YOUR GOAL: Return every line of the material exactly.

SUPPLIED MATERIAL:
=-=-=-=-=
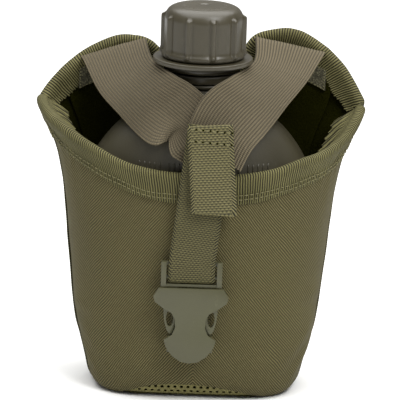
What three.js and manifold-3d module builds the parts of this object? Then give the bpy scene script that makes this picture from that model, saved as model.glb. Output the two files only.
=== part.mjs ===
// A one-quart field canteen in its belt cover: a kidney-shaped plastic bottle with a screw cap and tether,
// in a lined nylon cover with two elastic straps, a pull tab and a side-release buckle.
// Millimetres, +Z up, the front faces -Y, and the origin is where the bottle's axis meets the floor.
import * as THREE from "three";
import { mergeVertices } from "three/addons/utils/BufferGeometryUtils.js";
import Module from "manifold-3d";

const wasm = await Module();
wasm.setup();

// ---------------------------------------------------------------- driving dimensions

const GAP = 0.3; // clearance between pieces that touch
const LAYER_GAP = 0.7; // clearance between curved layers of fabric
const BACK_GAP = 0.9; // the same, between the back panel and its lining
const SHELL = 0.9; // outer fabric
const LINING = 1.0; // pile lining
const TAPE = 0.7; // grosgrain binding
const TAPE_WIDTH = 12.5; // one leg of the folded binding
const WEBBING = 1.2; // nylon webbing
const ELASTIC = 1.5;
const RIM_FRONT = 119; // height of the front rim at its middle
const RIM_CORNER = 145; // height of the mouth's two corners
const BASE_PLATE = 1.4;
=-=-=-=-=
RESPONSE BELOW:
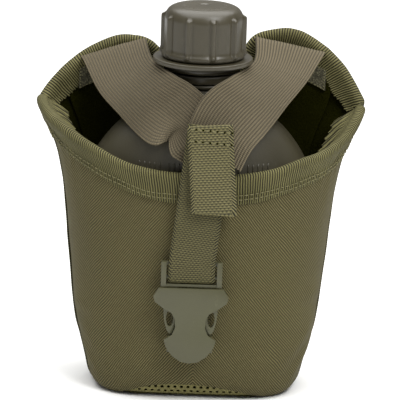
What three.js and manifold-3d module builds the parts of this object? Then give the bpy scene script that makes this picture from that model, saved as model.glb. Output the two files only.
=== part.mjs ===
// A one-quart field canteen in its belt cover: a kidney-shaped plastic bottle with a screw cap and tether,
// in a lined nylon cover with two elastic straps, a pull tab and a side-release buckle.
// Millimetres, +Z up, the front faces -Y, and the origin is where the bottle's axis meets the floor.
import * as THREE from "three";
import { mergeVertices } from "three/addons/utils/BufferGeometryUtils.js";
import Module from "manifold-3d";

const wasm = await Module();
wasm.setup();

// ---------------------------------------------------------------- driving dimensions

const GAP = 0.3; // clearance between pieces that touch
const LAYER_GAP = 0.7; // clearance between curved layers of fabric
const BACK_GAP = 0.9; // the same, between the back panel and its lining
const SHELL = 0.9; // outer fabric
const LINING = 1.0; // pile lining
const TAPE = 0.7; // grosgrain binding
const TAPE_WIDTH = 12.5; // one leg of the folded binding
const WEBBING = 1.2; // nylon webbing
const ELASTIC = 1.5;
const RIM_FRONT = 119; // height of the front rim at its middle
const RIM_CORNER = 145; // height of the mouth's two corners
const BASE_PLATE = 1.4;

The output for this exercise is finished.